Security forces try to curb religion in politics
At this point of time the FP may still be the biggest party after the elections, if appropriate changes are not made in the electoral system and certain political conditions. President Demirel says that a party cannot claim to be “the people” with 21% of the vote. Apparently he expects this rate to rise to 25%, but it still means 75% against. The former Secretary General of the National Security Council, retired General Doğu Bayazıt, says, “At the elections in the year 2000 the Welfare Party would come to power with 35% of the vote, and at the 2005 elections this rate would have gone up to 60%. These are official figures based on detailed calculations and projections. A mayor in İstanbul with a turban and tesbih (religious beads) in the 21st century. There you are!”
The picture depicted by Gen. Bayazıt seems to be out of the question now, after outlawing the RP, but Turkey has to find a better alternative than closing down political parties as a remedy for such unacceptable possibilities.
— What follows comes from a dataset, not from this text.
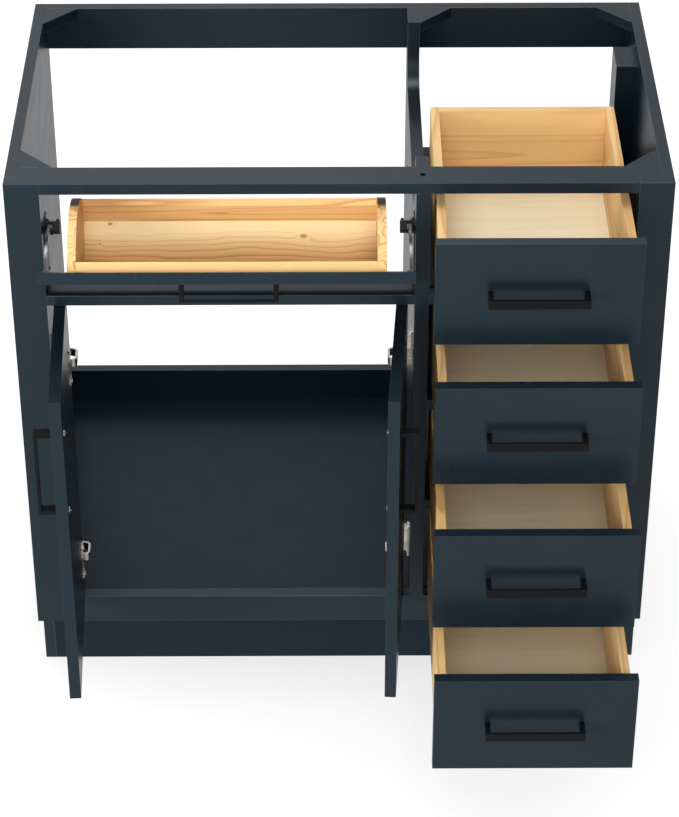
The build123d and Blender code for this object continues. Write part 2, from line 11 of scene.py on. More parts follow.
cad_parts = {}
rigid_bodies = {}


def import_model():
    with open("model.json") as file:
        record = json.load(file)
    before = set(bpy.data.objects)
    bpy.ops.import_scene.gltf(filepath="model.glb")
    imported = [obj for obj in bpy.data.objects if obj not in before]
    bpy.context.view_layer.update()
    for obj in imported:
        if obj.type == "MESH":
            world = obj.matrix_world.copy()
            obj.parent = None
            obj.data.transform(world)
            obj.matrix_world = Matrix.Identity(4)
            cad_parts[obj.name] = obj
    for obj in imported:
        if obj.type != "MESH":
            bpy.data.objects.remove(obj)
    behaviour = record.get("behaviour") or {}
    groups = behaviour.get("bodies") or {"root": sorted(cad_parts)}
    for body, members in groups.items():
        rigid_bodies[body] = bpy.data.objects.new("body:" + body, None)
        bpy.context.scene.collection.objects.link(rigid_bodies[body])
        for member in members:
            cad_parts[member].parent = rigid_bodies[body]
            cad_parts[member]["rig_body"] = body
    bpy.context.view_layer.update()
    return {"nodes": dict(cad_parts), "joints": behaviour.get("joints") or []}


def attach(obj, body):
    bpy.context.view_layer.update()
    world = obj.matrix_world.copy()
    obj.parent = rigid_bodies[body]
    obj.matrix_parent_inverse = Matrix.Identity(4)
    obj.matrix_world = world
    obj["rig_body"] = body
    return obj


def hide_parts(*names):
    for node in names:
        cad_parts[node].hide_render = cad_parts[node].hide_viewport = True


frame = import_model()
MM = 0.001
JOINTS = {joint["name"]: joint for joint in frame["joints"]}
DRAWERS = (1, 2, 3, 4)
SIDES = ("left", "right")
SEED = 7

# ---- camera -----------------------------------------------------------------------------------
SENSOR_MM = 36.0                 # its height
LENS_MM = 121.53
CAMERA_MM = (-17.4, -3700.6, 2771.6)
CAMERA_DOWN = 35.464             # degrees below level
CAMERA_TURN = -0.319             # degrees about the vertical
CAMERA_REACH = 100.0


def add_camera():
    """A long lens, high in front and a little left of the middle."""
    data = bpy.data.cameras.new("camera")
    data.sensor_fit = "VERTICAL"
    data.sensor_height = SENSOR_MM
    data.lens = LENS_MM
    data.dof.use_dof = False
    data.clip_end = CAMERA_REACH
    camera = bpy.data.objects.new("camera", data)
    camera.location = [c * MM for c in CAMERA_MM]
    camera.rotation_euler = (math.radians(90 - CAMERA_DOWN), 0.0, math.radians(CAMERA_TURN))
    bpy.context.scene.collection.objects.link(camera)
    bpy.context.scene.camera = camera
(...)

It is questionable if party bans yield the desired results. The RP was successful in Istanbul, Ankara and some other big cities at the March 1994 local elections, mostly because of the migration to big cities from the East and Southeast. When DEP (the Democracy Party) was banned on June 16th 1994 for secessionist activities these votes poured into the RP making it Turkey’s biggest party at the December 1995 general elections.
PM Mesut Yılmaz recently said, “There is no alternative to our government today. If measures are not taken by Parliament, elections may cease to be an alternative.” He did not specify “Then what?”